My first child was born a week before Father’s Day 2014. The pressure was majorly on to get a card and present to memorialize the event. Off I trotted to CVS, where I stood in a gaudy aisle staring at row upon row of horrendous cards with naff phrases on them. None of them really summed John up. I could have got him a Star Wars one with some corny joke about being a better father than Darth Vader, but I couldn’t bring myself to do it. Then there was the cost. Turns out a rubbish card, with a cheap envelope, and a horrible impersonal message on the inside runs you $5.99. It’ll get opened, looked at, hopefully bring tears. Then it’ll get popped in a trash can, where the rats at the dump won’t care about the sentiment behind it, and will shred it to make nests for their evil rat babies.
I realized there had to be a better way. I considered making a home made card. These are cute, and certainly have more meaning behind them than anything Hallmark is offering up. Their Christmas movies are GOLD, but their cards are not, accept it. The real problem with a card, handmade or not, is that once the day or event has passed, they’re sort of pointless. You keep them on a mantle, or hanging up for a while, then they’re gone. I know some people keep cards in boxes forever. I am a hoarder. I appreciate the concept behind this. Truth of the matter is though, I doubt many people ever look in those boxes ever again, and as a family who move a lot, I have to limit my collecting to some extent. I want to remember what my kids think about Papa on Father’s Day. I want to look at the notes they wrote each other for their birthdays.
ENTER MY MASTER PLAN. The humble sketchbook. Before we go on, I don’t claim to have invented this idea, I’m sure 1,000s of people all over the world do it, but this is how I do it, so welcome!
Each one of my boys has a sketchbook. I’ve linked ours here. Since I bought my first one for William I have had reservations about being a Hobby Lobby shopper, but the pull of all my kids having matching ones dragged me back for Teddy’s and then Arthur’s. If you want to shop elsewhere these at Joanns look good. If you’re in the UK I think the Works is the best place to look for value for money. They’ve got this one.
Here’s how it works. When one of my kids has a birthday we do not rush out to the card aisle in Target and sort through thousands of brightly colored cards saying “have a super day!” with Iron man on the front. Instead I open up that kid’s book to a double page. Then I do a big “William is Three” Or “Happy birthday Arthur” background. Then I find a time to grab everyone before the birthday, and they come and write their message to whoever birthday it is. On the birthday they have their presents, with the book open on the top for them to read and look at when we have breakfast.

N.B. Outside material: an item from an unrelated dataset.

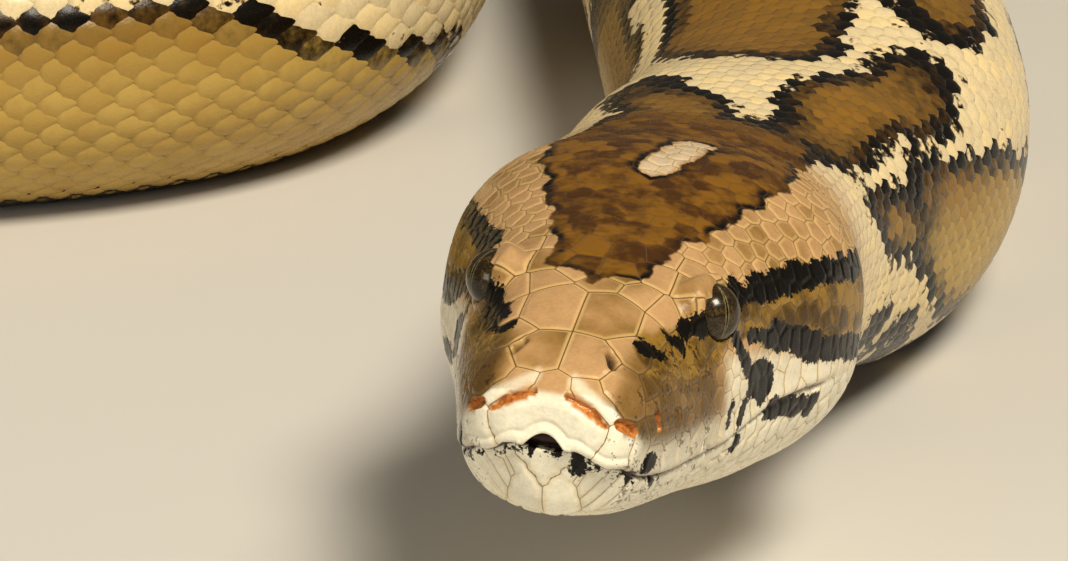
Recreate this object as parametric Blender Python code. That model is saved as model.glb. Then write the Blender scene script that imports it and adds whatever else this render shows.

We also use them for Mother’s Day and Father’s Day. For Father’s Day I get all three books out and sit with the kids as they decorate a page and write a note to J. I don’t edit at all. The kids can write WHATEVER they want. If they’re too little to write I get them to tell me what they want to say, and I write it down for them. Word for word. For those even younger, who can’t talk, I write a little something about what they’re like. It’s been a few years since John has been here for Mother’s Day, but another beautiful aspect of the books is that you can do them whenever. He always remembers to do the boy’s books with them before he leaves. If you’re a military family it’s an ace work around for needing to put something together but seasonal cards not being available in stores whenever you need them
Next week William is turning six. So it’s been six years of doing this. At first it seems a bit weird. Especially the first time, when you have a huge book and just one drawing in it. However trust me on this, stick with it, because flicking back through them and seeing all the wonderful memories, and how the boys have grown creatively, but also how their relationships with each other, and the things they’ve wanted to share each year, make this invaluable. If you move a lot I also recommend moving them in your car, in case the movers lose them!
One day the kids will be grown up, and will move out, and I hope they take their books with them, with decades of notes and memories in them that they can look back at. With a week to go until Father’s Day 2020, now’s the time to start, and I hope you get years of enjoyment out of making the pages, and sharing them with each other.